The Tail at Scale
Venue
Communications of the ACM, vol. 56 (2013), pp. 74-80
Publication Year
2013
Authors
Jeffrey Dean, Luiz André Barroso
BibTeX
Abstract
Systems that respond to user actions very quickly (within 100 milliseconds) feel
more fluid and natural to users than those that take longer [Card et al 1991].
Improvements in Internet connectivity and the rise of warehouse-scale computing
systems [Barroso & Hoelzle 2009] have enabled Web services that provide fluid
responsiveness while consulting multi-terabyte datasets that span thousands of
servers.

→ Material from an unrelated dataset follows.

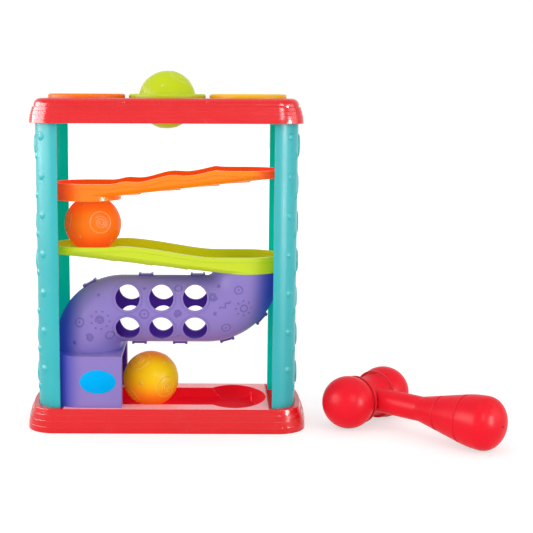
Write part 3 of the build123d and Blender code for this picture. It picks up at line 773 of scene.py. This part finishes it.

For example, the Google search system now updates query results
interactively as the user types, predicting the most likely query based on the
prefix typed so far, performing the search, and showing the results within a few
tens of milliseconds. Emerging augmented reality devices such as the Google Glass
prototype will need associated Web services with even greater computational needs
while guaranteeing seamless interactivity. It is challenging to keep the tail of
the latency distribution low for interactive services as the size and complexity of
the system scales up or as overall utilization increases. Temporary high latency
episodes which are unimportant in moderate size systems may come to dominate
overall service performance at large scale. Just as fault-tolerant computing aims
to create a reliable whole out of less reliable parts, we suggest that large online
services need to create a predictably responsive whole out of less predictable
parts. We refer to such systems as latency tail-tolerant, or tail-tolerant for
brevity. This article outlines some of the common causes of high latency episodes
in large online services and describes techniques that reduce their severity or
mitigate their impact in whole system performance. In many cases, tail-tolerant
techniques can take advantage of resources already deployed to achieve
fault-tolerance, resulting in low additional overheads. We show that these
techniques allow system utilization to be driven higher without lengthening the
latency tail, avoiding wasteful over-provisioning.